* [Objective] Find the line containing "zip(*points))), Vector(map(max, zip(*points)))", then output it and every line after it through the end of the listing below, exactly as written.
++++++++++++++++++++
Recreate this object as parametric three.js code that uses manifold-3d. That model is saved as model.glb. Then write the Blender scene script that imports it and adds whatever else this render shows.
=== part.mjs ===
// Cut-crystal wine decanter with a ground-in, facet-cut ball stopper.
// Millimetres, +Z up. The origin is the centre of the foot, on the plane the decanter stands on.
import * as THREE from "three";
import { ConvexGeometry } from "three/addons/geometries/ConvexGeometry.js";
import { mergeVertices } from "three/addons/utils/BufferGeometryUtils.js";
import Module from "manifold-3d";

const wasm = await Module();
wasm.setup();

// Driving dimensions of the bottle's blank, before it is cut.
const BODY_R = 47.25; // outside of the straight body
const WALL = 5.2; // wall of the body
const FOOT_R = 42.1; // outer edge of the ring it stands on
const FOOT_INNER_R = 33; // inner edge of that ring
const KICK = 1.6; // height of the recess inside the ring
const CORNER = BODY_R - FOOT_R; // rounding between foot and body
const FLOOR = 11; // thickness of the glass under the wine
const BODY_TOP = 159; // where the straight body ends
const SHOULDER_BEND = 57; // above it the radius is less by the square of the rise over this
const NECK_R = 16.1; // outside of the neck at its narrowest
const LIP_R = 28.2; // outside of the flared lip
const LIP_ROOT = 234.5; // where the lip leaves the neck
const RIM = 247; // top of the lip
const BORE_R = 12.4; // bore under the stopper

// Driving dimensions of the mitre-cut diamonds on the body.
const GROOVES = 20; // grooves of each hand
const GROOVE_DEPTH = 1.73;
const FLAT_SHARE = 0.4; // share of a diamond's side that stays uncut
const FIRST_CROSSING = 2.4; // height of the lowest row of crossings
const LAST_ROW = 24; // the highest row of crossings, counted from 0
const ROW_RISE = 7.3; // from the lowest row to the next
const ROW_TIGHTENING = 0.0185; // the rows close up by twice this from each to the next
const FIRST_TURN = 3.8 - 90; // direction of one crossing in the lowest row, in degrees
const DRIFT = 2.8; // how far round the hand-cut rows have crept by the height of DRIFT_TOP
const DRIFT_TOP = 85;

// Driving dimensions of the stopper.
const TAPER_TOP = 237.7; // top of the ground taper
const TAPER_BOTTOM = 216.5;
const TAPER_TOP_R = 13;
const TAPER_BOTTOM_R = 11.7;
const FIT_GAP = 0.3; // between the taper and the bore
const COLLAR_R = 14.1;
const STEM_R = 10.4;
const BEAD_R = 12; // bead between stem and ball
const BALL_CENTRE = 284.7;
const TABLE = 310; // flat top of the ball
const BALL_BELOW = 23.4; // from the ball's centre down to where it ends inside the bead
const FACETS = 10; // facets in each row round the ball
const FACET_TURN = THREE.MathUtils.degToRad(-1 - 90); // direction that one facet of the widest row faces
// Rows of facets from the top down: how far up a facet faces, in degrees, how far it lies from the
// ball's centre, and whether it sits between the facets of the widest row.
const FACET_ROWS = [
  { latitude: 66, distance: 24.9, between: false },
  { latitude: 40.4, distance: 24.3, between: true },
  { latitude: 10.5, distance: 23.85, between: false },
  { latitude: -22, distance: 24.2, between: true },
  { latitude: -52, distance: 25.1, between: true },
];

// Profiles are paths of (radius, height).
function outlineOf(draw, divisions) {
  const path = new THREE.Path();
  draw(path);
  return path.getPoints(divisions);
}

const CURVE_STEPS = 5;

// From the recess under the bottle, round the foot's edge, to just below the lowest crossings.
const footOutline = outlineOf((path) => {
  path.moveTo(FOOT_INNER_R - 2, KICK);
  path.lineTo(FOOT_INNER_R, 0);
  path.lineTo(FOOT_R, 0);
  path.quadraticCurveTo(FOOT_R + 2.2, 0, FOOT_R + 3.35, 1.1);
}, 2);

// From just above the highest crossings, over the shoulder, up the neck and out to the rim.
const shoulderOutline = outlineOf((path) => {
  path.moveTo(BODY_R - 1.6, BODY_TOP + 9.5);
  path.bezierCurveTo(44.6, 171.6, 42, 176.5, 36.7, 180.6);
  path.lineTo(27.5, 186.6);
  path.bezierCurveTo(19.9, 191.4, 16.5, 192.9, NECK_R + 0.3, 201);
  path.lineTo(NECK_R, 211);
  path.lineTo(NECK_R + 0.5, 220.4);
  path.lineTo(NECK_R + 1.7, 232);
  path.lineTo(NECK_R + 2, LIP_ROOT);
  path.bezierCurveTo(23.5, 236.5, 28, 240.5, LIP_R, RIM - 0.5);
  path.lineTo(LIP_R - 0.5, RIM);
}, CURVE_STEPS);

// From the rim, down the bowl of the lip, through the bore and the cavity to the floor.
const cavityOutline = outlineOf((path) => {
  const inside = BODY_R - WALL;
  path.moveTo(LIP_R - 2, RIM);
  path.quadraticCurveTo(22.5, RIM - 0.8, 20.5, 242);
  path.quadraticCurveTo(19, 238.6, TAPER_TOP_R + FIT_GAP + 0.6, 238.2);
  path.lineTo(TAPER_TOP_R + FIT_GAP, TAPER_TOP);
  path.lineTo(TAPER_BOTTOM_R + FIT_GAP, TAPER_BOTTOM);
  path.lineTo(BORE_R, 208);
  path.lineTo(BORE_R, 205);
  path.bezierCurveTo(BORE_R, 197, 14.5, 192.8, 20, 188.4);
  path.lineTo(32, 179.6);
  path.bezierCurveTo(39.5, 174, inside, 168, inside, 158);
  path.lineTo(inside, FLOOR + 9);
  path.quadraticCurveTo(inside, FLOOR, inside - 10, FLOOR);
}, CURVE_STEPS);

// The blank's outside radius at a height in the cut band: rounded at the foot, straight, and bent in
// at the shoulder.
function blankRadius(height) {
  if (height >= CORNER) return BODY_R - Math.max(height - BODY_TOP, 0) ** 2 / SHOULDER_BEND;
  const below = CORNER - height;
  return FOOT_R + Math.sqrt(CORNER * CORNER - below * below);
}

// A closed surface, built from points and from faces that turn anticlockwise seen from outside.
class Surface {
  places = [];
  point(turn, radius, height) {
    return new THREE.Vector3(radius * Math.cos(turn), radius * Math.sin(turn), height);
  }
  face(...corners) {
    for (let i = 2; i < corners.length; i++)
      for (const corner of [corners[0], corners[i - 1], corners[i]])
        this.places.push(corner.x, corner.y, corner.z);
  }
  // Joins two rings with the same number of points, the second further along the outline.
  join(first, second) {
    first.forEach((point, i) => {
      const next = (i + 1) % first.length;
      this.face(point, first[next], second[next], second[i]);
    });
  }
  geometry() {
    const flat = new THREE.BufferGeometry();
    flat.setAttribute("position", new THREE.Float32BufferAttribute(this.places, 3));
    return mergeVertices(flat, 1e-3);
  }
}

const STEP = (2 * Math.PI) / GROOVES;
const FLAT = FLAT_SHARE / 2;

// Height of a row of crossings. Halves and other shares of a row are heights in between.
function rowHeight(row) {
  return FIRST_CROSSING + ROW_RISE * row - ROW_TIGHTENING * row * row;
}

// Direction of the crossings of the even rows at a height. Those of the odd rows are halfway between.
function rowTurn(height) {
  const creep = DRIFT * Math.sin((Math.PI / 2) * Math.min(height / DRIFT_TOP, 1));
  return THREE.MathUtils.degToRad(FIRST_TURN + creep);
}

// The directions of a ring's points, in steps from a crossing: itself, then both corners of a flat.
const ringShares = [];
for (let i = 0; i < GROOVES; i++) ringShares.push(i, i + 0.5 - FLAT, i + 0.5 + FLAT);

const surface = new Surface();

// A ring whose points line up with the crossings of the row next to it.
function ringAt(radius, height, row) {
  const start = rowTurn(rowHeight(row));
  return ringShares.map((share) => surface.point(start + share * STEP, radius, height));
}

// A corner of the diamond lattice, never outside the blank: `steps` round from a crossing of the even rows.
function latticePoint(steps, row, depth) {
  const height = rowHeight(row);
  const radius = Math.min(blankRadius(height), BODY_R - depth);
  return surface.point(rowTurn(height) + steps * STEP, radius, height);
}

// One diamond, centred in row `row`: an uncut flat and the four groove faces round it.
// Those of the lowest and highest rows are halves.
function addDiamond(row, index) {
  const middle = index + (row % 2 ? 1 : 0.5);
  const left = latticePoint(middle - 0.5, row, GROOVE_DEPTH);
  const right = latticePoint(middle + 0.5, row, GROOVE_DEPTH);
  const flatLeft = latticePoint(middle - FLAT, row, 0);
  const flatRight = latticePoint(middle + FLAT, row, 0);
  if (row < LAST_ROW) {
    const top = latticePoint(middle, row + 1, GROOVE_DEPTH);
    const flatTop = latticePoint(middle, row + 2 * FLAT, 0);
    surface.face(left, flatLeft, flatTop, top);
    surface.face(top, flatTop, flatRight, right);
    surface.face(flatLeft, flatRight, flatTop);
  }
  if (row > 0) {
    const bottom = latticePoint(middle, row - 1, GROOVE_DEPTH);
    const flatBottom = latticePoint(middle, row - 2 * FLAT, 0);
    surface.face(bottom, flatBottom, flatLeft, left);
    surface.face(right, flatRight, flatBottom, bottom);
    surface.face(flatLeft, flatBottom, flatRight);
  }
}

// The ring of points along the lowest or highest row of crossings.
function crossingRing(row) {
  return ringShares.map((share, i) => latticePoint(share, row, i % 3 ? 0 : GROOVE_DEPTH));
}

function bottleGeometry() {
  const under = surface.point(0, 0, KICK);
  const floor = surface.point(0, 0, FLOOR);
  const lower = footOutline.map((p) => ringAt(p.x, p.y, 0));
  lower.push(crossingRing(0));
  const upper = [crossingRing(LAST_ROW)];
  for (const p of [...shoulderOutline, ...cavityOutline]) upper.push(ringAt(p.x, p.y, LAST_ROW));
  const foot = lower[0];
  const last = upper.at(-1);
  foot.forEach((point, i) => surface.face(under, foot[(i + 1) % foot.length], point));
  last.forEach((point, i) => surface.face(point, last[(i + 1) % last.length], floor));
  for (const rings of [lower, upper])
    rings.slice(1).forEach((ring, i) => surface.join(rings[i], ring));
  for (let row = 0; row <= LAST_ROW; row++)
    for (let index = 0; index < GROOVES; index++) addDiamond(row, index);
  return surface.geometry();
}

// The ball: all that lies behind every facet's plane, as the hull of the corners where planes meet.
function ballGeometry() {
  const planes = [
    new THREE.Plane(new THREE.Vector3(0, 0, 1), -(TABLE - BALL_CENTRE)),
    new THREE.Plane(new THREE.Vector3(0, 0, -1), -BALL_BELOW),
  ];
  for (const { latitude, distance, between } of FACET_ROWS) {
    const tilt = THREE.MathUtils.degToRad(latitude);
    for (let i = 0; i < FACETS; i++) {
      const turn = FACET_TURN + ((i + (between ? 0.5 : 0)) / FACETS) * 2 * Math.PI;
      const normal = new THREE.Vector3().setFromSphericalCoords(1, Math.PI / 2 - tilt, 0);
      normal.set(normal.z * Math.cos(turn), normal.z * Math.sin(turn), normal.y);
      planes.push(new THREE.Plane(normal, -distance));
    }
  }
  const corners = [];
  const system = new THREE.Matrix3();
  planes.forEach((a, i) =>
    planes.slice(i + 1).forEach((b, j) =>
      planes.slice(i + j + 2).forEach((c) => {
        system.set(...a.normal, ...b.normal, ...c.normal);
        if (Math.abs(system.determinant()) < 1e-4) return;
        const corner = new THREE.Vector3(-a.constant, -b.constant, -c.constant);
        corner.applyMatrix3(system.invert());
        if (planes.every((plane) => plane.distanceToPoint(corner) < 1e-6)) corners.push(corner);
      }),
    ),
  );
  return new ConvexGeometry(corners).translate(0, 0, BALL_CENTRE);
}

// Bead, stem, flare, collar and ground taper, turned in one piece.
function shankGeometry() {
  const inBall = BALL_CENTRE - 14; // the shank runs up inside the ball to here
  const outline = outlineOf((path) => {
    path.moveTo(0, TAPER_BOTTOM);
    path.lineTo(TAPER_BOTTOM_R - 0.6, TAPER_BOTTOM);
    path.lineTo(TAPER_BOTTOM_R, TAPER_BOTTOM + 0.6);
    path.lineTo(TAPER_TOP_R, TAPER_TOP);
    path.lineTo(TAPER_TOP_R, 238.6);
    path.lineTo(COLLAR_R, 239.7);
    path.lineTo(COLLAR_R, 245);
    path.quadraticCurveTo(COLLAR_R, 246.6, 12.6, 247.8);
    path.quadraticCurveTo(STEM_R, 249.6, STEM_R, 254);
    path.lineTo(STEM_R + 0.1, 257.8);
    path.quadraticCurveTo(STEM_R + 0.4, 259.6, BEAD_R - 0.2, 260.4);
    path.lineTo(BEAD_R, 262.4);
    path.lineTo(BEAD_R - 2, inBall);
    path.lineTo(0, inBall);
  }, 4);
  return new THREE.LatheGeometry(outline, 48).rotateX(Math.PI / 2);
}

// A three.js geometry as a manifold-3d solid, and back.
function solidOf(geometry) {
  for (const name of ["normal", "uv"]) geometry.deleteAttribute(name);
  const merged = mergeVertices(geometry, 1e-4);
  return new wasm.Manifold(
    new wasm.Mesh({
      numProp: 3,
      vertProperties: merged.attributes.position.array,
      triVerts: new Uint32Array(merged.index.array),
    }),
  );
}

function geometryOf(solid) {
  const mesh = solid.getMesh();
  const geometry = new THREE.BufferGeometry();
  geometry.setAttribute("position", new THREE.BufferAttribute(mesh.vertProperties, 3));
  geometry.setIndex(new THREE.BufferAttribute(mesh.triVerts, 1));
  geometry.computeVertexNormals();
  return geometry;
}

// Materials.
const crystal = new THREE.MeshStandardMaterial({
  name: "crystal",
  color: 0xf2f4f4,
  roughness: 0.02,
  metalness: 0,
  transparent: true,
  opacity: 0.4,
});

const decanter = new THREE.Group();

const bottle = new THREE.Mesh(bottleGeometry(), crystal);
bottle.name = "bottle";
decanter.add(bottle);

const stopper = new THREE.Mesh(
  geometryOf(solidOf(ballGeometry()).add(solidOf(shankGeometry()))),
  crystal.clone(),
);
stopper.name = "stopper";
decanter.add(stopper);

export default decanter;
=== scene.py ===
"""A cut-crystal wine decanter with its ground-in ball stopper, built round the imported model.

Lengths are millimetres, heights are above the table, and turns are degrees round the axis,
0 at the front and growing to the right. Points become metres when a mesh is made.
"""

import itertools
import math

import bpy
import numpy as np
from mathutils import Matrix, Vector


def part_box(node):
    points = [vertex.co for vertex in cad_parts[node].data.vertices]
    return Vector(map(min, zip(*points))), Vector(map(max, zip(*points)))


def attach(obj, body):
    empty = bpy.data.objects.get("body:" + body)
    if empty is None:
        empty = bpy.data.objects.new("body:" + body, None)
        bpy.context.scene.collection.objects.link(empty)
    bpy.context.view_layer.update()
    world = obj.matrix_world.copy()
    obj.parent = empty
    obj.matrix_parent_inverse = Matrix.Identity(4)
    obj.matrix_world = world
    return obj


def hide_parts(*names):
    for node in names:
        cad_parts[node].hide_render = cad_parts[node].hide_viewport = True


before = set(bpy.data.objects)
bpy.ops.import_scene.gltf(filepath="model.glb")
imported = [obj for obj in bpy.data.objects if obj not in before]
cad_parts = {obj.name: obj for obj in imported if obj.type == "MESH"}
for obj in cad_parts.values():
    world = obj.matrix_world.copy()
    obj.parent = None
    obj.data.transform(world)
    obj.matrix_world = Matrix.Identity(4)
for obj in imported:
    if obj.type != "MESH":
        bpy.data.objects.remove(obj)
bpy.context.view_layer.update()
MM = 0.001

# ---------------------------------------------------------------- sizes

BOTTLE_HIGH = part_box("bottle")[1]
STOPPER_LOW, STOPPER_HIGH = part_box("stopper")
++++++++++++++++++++
* [Solution to this task]
    return Vector(map(min, zip(*points))), Vector(map(max, zip(*points)))


def attach(obj, body):
    empty = bpy.data.objects.get("body:" + body)
    if empty is None:
        empty = bpy.data.objects.new("body:" + body, None)
        bpy.context.scene.collection.objects.link(empty)
    bpy.context.view_layer.update()
    world = obj.matrix_world.copy()
    obj.parent = empty
    obj.matrix_parent_inverse = Matrix.Identity(4)
    obj.matrix_world = world
    return obj


def hide_parts(*names):
    for node in names:
        cad_parts[node].hide_render = cad_parts[node].hide_viewport = True


before = set(bpy.data.objects)
bpy.ops.import_scene.gltf(filepath="model.glb")
imported = [obj for obj in bpy.data.objects if obj not in before]
cad_parts = {obj.name: obj for obj in imported if obj.type == "MESH"}
for obj in cad_parts.values():
    world = obj.matrix_world.copy()
    obj.parent = None
    obj.data.transform(world)
    obj.matrix_world = Matrix.Identity(4)
for obj in imported:
    if obj.type != "MESH":
        bpy.data.objects.remove(obj)
bpy.context.view_layer.update()
MM = 0.001

# ---------------------------------------------------------------- sizes

BOTTLE_HIGH = part_box("bottle")[1]
STOPPER_LOW, STOPPER_HIGH = part_box("stopper")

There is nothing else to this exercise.